* _SHORT PROBLEM_
Return verbatim the inclusive range of lines running from the line that contains "with BuildSketch(wire_path.line ^" to the line that contains "depsgraph = bpy.context.evaluated_depsgraph_get()". Omit every other line.

* _RECORD EXCERPTS_
....................

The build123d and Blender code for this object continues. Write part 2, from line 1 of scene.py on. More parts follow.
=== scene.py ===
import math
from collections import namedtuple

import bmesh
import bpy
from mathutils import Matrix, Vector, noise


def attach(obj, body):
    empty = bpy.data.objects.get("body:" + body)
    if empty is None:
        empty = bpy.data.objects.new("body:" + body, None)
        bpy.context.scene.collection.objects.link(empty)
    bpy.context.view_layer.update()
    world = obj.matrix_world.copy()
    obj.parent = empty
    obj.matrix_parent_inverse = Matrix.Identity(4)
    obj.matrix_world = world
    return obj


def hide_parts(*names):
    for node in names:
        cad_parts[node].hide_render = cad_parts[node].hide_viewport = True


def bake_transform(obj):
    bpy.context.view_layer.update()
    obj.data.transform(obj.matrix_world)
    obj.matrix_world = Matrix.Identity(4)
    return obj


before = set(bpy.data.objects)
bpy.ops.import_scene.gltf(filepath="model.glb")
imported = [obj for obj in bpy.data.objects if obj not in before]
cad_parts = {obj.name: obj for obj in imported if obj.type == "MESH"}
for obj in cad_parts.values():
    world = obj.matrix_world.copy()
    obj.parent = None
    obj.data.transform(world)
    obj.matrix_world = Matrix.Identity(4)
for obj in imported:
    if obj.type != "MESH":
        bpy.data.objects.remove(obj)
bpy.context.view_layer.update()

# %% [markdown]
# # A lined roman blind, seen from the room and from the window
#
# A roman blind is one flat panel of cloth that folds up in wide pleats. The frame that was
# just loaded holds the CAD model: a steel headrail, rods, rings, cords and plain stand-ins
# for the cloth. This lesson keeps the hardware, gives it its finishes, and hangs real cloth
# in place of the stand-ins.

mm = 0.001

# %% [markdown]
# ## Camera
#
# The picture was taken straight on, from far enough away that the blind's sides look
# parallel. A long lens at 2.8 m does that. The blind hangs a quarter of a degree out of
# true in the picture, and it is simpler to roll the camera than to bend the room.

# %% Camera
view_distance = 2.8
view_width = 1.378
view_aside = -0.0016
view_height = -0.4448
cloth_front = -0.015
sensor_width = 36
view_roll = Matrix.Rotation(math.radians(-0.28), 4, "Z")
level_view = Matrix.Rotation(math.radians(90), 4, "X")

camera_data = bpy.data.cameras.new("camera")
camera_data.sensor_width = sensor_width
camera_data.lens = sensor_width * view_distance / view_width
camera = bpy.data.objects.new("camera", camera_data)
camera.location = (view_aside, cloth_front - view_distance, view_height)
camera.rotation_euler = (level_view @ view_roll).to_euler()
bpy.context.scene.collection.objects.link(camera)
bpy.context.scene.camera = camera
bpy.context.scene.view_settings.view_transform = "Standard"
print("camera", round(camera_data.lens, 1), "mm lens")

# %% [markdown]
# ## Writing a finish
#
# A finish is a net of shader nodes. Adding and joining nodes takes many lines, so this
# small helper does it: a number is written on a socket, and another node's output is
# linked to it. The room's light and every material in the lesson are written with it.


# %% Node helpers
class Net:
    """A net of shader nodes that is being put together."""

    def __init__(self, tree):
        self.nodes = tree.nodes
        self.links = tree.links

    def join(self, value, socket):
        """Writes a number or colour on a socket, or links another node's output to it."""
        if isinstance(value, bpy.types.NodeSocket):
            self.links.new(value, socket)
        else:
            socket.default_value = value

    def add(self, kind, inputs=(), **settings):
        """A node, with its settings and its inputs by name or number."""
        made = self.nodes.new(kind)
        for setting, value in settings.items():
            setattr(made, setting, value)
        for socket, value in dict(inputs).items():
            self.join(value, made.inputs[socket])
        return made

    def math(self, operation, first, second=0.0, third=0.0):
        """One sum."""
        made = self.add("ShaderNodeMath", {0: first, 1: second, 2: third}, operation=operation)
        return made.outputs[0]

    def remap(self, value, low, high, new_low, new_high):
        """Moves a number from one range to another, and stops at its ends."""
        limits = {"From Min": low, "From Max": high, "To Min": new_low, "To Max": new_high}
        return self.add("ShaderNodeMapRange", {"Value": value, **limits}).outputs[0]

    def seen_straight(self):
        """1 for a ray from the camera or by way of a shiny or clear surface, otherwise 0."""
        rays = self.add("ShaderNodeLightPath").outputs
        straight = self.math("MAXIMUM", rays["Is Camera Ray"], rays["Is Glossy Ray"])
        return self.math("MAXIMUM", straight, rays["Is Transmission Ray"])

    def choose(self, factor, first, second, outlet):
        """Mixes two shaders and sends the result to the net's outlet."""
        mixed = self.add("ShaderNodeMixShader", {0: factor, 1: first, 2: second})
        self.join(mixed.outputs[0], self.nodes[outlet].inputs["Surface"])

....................

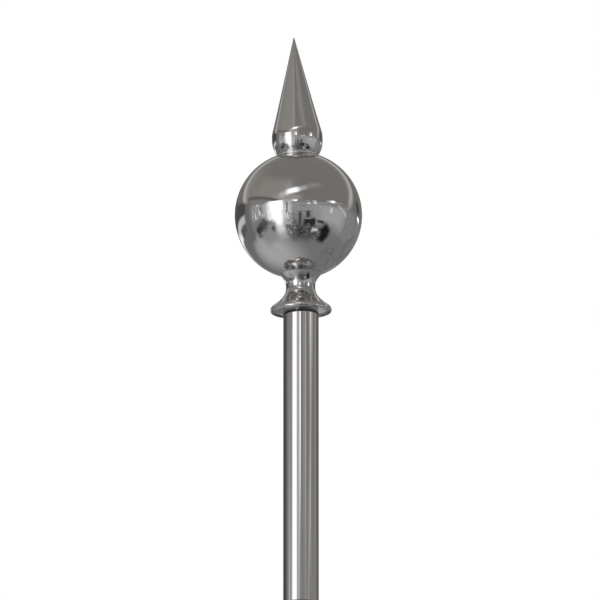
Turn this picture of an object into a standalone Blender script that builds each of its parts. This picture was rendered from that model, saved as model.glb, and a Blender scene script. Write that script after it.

....................

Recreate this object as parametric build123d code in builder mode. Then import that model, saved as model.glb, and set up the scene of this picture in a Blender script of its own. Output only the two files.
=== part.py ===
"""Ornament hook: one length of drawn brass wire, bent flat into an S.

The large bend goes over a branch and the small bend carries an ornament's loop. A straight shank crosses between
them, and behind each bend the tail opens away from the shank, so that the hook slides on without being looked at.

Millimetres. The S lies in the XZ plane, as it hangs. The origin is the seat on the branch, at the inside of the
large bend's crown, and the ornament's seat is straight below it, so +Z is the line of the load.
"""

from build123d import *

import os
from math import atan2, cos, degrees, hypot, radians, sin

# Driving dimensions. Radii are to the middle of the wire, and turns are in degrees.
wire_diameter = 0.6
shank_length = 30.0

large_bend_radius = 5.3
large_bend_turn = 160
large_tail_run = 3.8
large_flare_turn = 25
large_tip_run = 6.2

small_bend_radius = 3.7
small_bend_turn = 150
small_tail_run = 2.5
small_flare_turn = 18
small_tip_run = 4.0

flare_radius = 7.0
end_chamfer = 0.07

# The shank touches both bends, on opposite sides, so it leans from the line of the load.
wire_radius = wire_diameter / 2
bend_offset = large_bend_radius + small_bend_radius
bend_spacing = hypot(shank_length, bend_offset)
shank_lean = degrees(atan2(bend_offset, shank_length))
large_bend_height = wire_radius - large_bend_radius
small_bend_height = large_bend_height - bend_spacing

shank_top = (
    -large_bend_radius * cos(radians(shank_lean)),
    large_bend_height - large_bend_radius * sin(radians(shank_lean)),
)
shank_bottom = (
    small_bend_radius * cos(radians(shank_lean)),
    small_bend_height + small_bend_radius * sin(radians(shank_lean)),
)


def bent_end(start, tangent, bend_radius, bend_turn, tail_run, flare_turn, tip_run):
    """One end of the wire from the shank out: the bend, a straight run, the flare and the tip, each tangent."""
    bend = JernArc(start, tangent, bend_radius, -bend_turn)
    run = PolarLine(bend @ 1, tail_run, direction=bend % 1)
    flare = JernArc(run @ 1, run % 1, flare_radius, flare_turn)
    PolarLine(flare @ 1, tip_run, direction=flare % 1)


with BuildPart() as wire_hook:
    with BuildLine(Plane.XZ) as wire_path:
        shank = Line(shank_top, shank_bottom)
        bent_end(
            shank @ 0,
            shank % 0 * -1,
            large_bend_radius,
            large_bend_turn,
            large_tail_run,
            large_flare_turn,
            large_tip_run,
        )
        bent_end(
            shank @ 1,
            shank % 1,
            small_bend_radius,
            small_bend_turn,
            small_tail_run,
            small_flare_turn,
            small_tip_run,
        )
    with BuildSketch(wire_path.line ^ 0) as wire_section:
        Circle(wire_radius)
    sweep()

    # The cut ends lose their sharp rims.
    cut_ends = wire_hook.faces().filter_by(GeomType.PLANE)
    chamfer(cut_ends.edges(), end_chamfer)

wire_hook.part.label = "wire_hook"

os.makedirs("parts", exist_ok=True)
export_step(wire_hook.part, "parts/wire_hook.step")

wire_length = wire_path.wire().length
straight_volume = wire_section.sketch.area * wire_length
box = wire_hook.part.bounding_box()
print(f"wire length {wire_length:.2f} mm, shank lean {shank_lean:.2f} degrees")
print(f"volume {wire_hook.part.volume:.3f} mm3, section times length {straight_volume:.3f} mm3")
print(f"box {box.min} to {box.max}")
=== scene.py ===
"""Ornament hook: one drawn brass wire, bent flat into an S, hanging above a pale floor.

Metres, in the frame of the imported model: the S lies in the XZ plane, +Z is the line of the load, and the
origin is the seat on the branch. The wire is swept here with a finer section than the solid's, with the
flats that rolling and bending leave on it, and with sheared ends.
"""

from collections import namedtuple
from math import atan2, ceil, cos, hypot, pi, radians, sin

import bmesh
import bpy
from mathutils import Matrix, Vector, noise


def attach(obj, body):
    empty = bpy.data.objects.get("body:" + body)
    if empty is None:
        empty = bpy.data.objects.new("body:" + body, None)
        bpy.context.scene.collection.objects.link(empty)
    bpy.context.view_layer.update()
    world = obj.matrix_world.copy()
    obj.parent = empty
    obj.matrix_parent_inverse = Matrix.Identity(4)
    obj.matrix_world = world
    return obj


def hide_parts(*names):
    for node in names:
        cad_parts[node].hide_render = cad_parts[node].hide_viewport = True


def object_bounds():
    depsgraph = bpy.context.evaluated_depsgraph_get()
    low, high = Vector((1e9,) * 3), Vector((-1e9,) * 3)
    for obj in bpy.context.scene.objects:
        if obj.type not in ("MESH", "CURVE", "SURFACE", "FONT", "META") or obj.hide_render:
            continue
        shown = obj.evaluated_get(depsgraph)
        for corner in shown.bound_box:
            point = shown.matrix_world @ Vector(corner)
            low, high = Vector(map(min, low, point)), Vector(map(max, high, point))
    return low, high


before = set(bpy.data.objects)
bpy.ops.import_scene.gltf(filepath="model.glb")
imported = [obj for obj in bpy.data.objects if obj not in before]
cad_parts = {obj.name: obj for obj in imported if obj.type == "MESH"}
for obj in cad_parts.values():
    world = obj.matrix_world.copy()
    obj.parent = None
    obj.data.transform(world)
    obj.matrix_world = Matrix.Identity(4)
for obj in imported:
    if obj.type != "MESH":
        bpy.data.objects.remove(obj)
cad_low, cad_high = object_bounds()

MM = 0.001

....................

* _CORRECT RESPONSE_
    with BuildSketch(wire_path.line ^ 0) as wire_section:
        Circle(wire_radius)
    sweep()

    # The cut ends lose their sharp rims.
    cut_ends = wire_hook.faces().filter_by(GeomType.PLANE)
    chamfer(cut_ends.edges(), end_chamfer)

wire_hook.part.label = "wire_hook"

os.makedirs("parts", exist_ok=True)
export_step(wire_hook.part, "parts/wire_hook.step")

wire_length = wire_path.wire().length
straight_volume = wire_section.sketch.area * wire_length
box = wire_hook.part.bounding_box()
print(f"wire length {wire_length:.2f} mm, shank lean {shank_lean:.2f} degrees")
print(f"volume {wire_hook.part.volume:.3f} mm3, section times length {straight_volume:.3f} mm3")
print(f"box {box.min} to {box.max}")
=== scene.py ===
"""Ornament hook: one drawn brass wire, bent flat into an S, hanging above a pale floor.

Metres, in the frame of the imported model: the S lies in the XZ plane, +Z is the line of the load, and the
origin is the seat on the branch. The wire is swept here with a finer section than the solid's, with the
flats that rolling and bending leave on it, and with sheared ends.
"""

from collections import namedtuple
from math import atan2, ceil, cos, hypot, pi, radians, sin

import bmesh
import bpy
from mathutils import Matrix, Vector, noise


def attach(obj, body):
    empty = bpy.data.objects.get("body:" + body)
    if empty is None:
        empty = bpy.data.objects.new("body:" + body, None)
        bpy.context.scene.collection.objects.link(empty)
    bpy.context.view_layer.update()
    world = obj.matrix_world.copy()
    obj.parent = empty
    obj.matrix_parent_inverse = Matrix.Identity(4)
    obj.matrix_world = world
    return obj


def hide_parts(*names):
    for node in names:
        cad_parts[node].hide_render = cad_parts[node].hide_viewport = True


def object_bounds():
    depsgraph = bpy.context.evaluated_depsgraph_get()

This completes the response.